I am trying to get a glimpse of the buffett, thinking we’re heading toward the brainwashing room and when it finally dawns on me what he is doing, I find myself all of the sudden really invested in staying, getting my buffett and $50 u.s. dolares.

I tell him no, I can’t come back tomorrow, I am here today. I don’t want to take another 7 mile wild taxi ride and wait in this oppressive lobby.

I stop allowing him to direct me out the doors and ask him not to touch me. He has both his hands on my arms. He tells me there are too many people here today and I cannot be seen. I tell him okay, where’s my buffett and my $50.

He tells me I have to return another time, I can’t get them today. I tell him I’m not returning and debate whether I’ll demand food or money. I want both.

I remember my Spanish teacher stressing how polite the language is, people are in Mexico. I told her I am not polite. Now I’m feeling like the ugly American. I tell him I did not ask to come here, I was promised these things and I want them.

Then I want neither. He has called a taxi, this time a real car, and has given the driver money and instructions to take me back.

He turns to me and tells me the sales person will loose money, that the cab fare is probably more than he will make in a week. I look at his $300 shirt and tell him he should know from money and workers in Mazatlan. I ask him so why are you here?

I’m a writer, I continue, and I’m writing about you. He begs me please, please, and motions me into the cab.

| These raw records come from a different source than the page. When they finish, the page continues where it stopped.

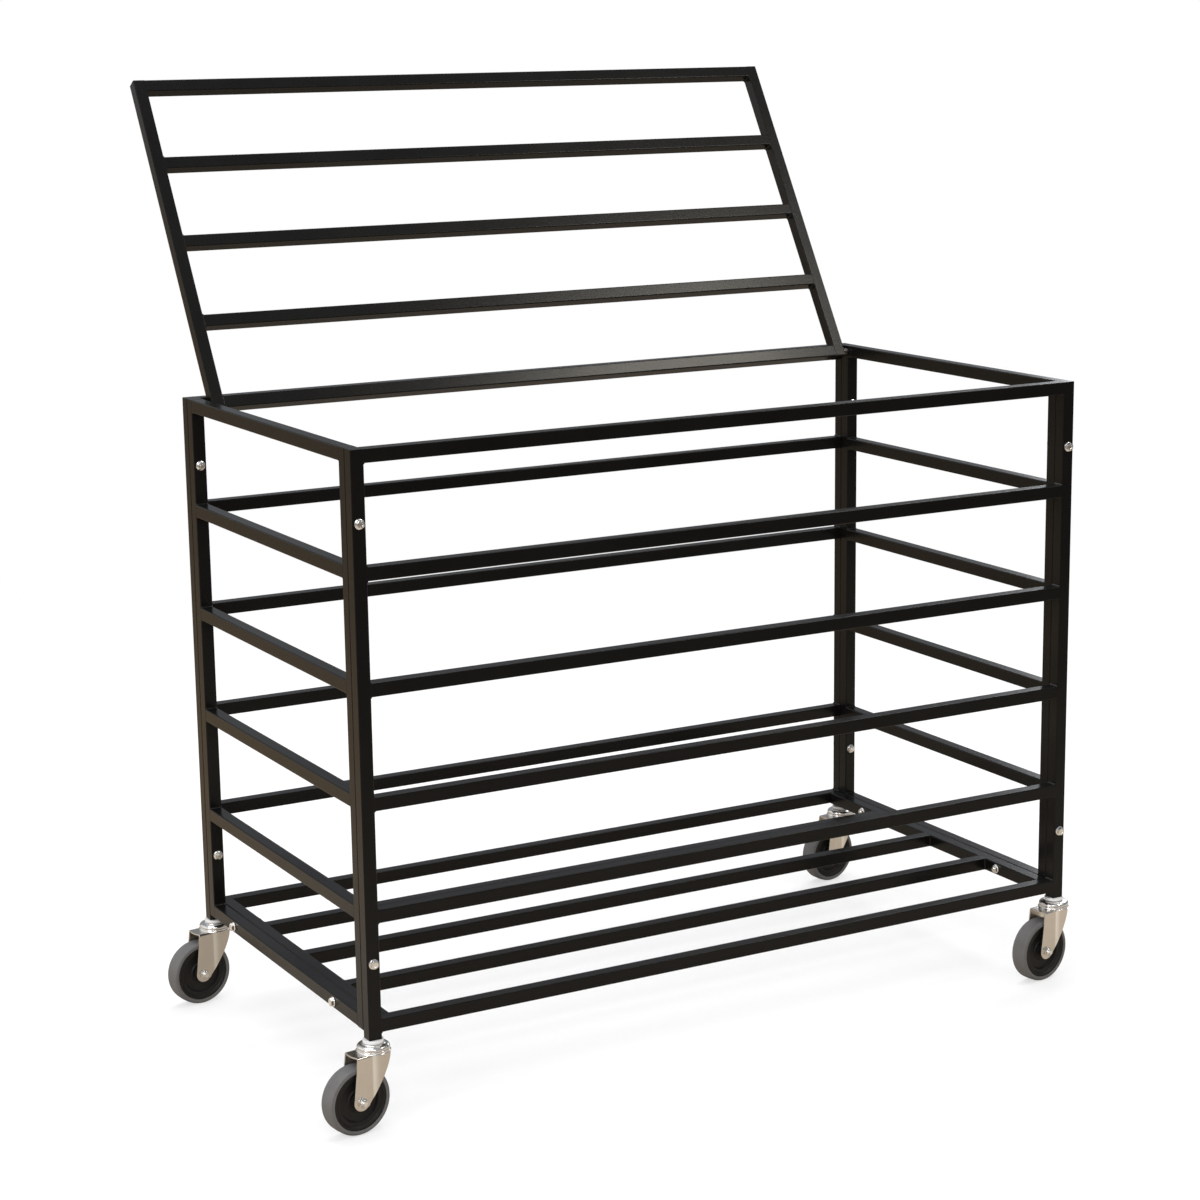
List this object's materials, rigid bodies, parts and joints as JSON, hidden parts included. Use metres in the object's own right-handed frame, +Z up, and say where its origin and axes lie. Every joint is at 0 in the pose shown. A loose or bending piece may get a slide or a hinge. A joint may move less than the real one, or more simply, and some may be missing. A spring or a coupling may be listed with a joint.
{
  "type": "ball cart",
  "caption": "Wheeled cage of welded square steel tube with a hinged tube lid, for holding and moving loose balls.",
  "frame": {"origin": "on the floor, below the middle of the cart's bounding box with the lid open and the casters as pictured", "axes": "+Z up, +X along the cart towards its right end, +Y towards the back, where the lid is hinged"},
  "size_m": [1.3222, 0.9154, 1.4552],
  "materials": {
    "black_painted_steel": "black powder coat, satin",
    "zinc_plated_steel": "bright zinc plating",
    "plated_steel": "bright plated pressed steel",
    "light_plastic": "pale moulded plastic",
    "black_plastic": "black moulded plastic",
    "grey_rubber": "mid grey rubber"
  },
  "bodies": {
    "cage": {"front_panel": "black_painted_steel", "back_panel": "black_painted_steel", "left_end_panel": "black_painted_steel", "right_end_panel": "black_painted_steel", "floor_frame": "black_painted_steel", "front_left_upper_bolt": "zinc_plated_steel", "front_left_upper_nut": "zinc_plated_steel", "front_left_lower_bolt": "zinc_plated_steel", "front_left_lower_nut": "zinc_plated_steel", "front_right_upper_bolt": "zinc_plated_steel", "front_right_upper_nut": "zinc_plated_steel", "front_right_lower_bolt": "zinc_plated_steel", "front_right_lower_nut": "zinc_plated_steel", "back_left_upper_bolt": "zinc_plated_steel", "back_left_upper_nut": "zinc_plated_steel", "back_left_lower_bolt": "zinc_plated_steel", "back_left_lower_nut": "zinc_plated_steel", "back_right_upper_bolt": "zinc_plated_steel", "back_right_upper_nut": "zinc_plated_steel", "back_right_lower_bolt": "zinc_plated_steel", "back_right_lower_nut": "zinc_plated_steel", "floor_left_front_bolt": "zinc_plated_steel", "floor_left_front_nut": "zinc_plated_steel", "floor_left_back_bolt": "zinc_plated_steel", "floor_left_back_nut": "zinc_plated_steel", "floor_right_front_bolt": "zinc_plated_steel", "floor_right_front_nut": "zinc_plated_steel", "floor_right_back_bolt": "zinc_plated_steel", "floor_right_back_nut": "zinc_plated_steel", "front_left_stem_socket": "light_plastic", "front_left_caster_stem": "plated_steel", "front_right_stem_socket": "light_plastic", "front_right_caster_stem": "plated_steel", "back_left_stem_socket": "light_plastic", "back_left_caster_stem": "plated_steel", "back_right_stem_socket": "light_plastic", "back_right_caster_stem": "plated_steel"},
    "lid": {"lid": "black_painted_steel", "lid_left_pivot_pin": "zinc_plated_steel", "lid_right_pivot_pin": "zinc_plated_steel"},
    "front_left_swivel": {"front_left_fork": "plated_steel", "front_left_axle_bolt": "zinc_plated_steel", "front_left_axle_nut": "zinc_plated_steel"},
    "front_left_wheel": {"front_left_wheel_hub": "black_plastic", "front_left_tyre": "grey_rubber"},
    "front_right_swivel": {"front_right_fork": "plated_steel", "front_right_axle_bolt": "zinc_plated_steel", "front_right_axle_nut": "zinc_plated_steel"},
    "front_right_wheel": {"front_right_wheel_hub": "black_plastic", "front_right_tyre": "grey_rubber"},
    "back_left_swivel": {"back_left_fork": "plated_steel", "back_left_axle_bolt": "zinc_plated_steel", "back_left_axle_nut": "zinc_plated_steel"},
    "back_left_wheel": {"back_left_wheel_hub": "black_plastic", "back_left_tyre": "grey_rubber"},
    "back_right_swivel": {"back_right_fork": "plated_steel", "back_right_axle_bolt": "zinc_plated_steel", "back_right_axle_nut": "zinc_plated_steel"},
    "back_right_wheel": {"back_right_wheel_hub": "black_plastic", "back_right_tyre": "grey_rubber"}
  },
  "joints": [
    {"name": "lid_hinge", "type": "hinge", "parent": "cage", "child": "lid", "pos_m": [0.02981, 0.16125, 0.9671], "axis": [1, 0, 0], "range_deg": [0, 120.8]},
    {"name": "front_left_swivel_turn", "type": "hinge", "parent": "cage", "child": "front_left_swivel", "pos_m": [-0.57769, -0.42649, 0.1174], "axis": [0, 0, 1], "continuous": true},
    {"name": "front_left_wheel_turn", "type": "hinge", "parent": "front_left_swivel", "child": "front_left_wheel", "pos_m": [-0.60934, -0.43122, 0.0508], "axis": [0.1478, -0.989, 0], "continuous": true},
    {"name": "front_right_swivel_turn", "type": "hinge", "parent": "cage", "child": "front_right_swivel", "pos_m": [0.63731, -0.42649, 0.1174], "axis": [0, 0, 1], "continuous": true},
    {"name": "front_right_wheel_turn", "type": "hinge", "parent": "front_right_swivel", "child": "front_right_wheel", "pos_m": [0.60566, -0.43122, 0.0508], "axis": [0.1478, -0.989, 0], "continuous": true},
    {"name": "back_left_swivel_turn", "type": "hinge", "parent": "cage", "child": "back_left_swivel", "pos_m": [-0.57769, 0.18851, 0.1174], "axis": [0, 0, 1], "continuous": true},
    {"name": "back_left_wheel_turn", "type": "hinge", "parent": "back_left_swivel", "child": "back_left_wheel", "pos_m": [-0.60934, 0.18378, 0.0508], "axis": [0.1478, -0.989, 0], "continuous": true},
    {"name": "back_right_swivel_turn", "type": "hinge", "parent": "cage", "child": "back_right_swivel", "pos_m": [0.63731, 0.18851, 0.1174], "axis": [0, 0, 1], "continuous": true},
    {"name": "back_right_wheel_turn", "type": "hinge", "parent": "back_right_swivel", "child": "back_right_wheel", "pos_m": [0.60566, 0.18378, 0.0508], "axis": [0.1478, -0.989, 0], "continuous": true}
  ]
}
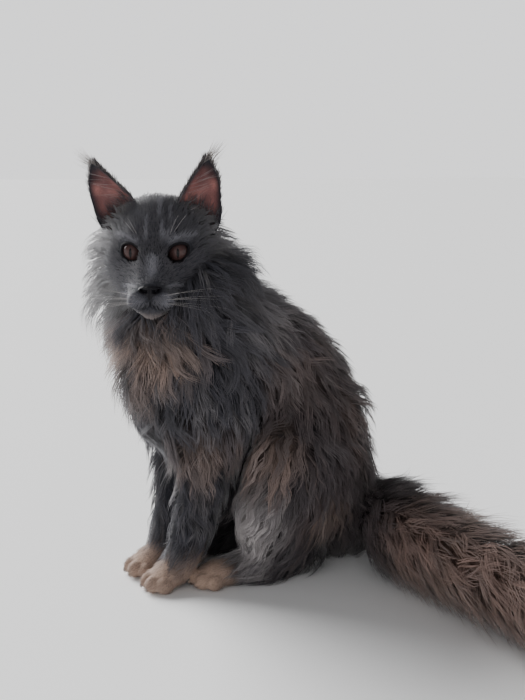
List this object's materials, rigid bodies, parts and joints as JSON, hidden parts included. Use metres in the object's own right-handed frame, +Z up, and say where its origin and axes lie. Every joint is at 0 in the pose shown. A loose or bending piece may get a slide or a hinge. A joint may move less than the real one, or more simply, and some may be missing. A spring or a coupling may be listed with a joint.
{
  "type": "seated long-haired cat model",
  "caption": "Still, life-size model of a young long-haired tufted cat, sitting upright with its head turned and its bushy tail laid out to the side.",
  "frame": {"origin": "middle of the flat of the rump, on the floor", "axes": "+Z up, the cat faces -Y, its left side and its tail are towards +X"},
  "size_m": [0.4896, 0.3221, 0.4139],
  "materials": {
    "coat_dark": "soft long blue-grey fur",
    "coat_fawn": "soft wavy fur, grey mottled with fawn and cream",
    "coat_tail": "bushy grey-brown fur, banded with fawn",
    "coat_paw": "short cream fur",
    "ear_skin": "thin bare skin inside, short grey fur outside",
    "eye": "glossy, dull copper iris with a slit pupil",
    "nose_leather": "damp charcoal leather"
  },
  "bodies": {
    "root": {"head": "coat_dark", "ear_left": "ear_skin", "ear_right": "ear_skin", "eye_left": "eye", "eye_right": "eye", "nose": "nose_leather", "neck": "coat_fawn", "chest": "coat_dark", "loin": "coat_dark", "rump": "coat_fawn", "foreleg_left": "coat_dark", "foreleg_right": "coat_dark", "forepaw_left": "coat_paw", "forepaw_right": "coat_paw", "haunch_left": "coat_fawn", "haunch_right": "coat_fawn", "hindpaw_left": "coat_paw", "hindpaw_right": "coat_paw", "tail_base": "coat_tail", "tail_middle": "coat_tail", "tail_tip": "coat_tail"}
  },
  "joints": []
}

The driver heads out the drive and back through the locked gates that the security guard opens after rechecking his papers.

We begin driving back to Mazatlan and on the sidewalk, just outside these condos, I see the little old, meticulous brown man, his head still tilted at right angles to his shoulder, holding the full, heavy cloth-covered tray with one hand. I can’t believe he has walked all this way, several miles, toting those donuts – I feel I’m in some kind of crazy movie.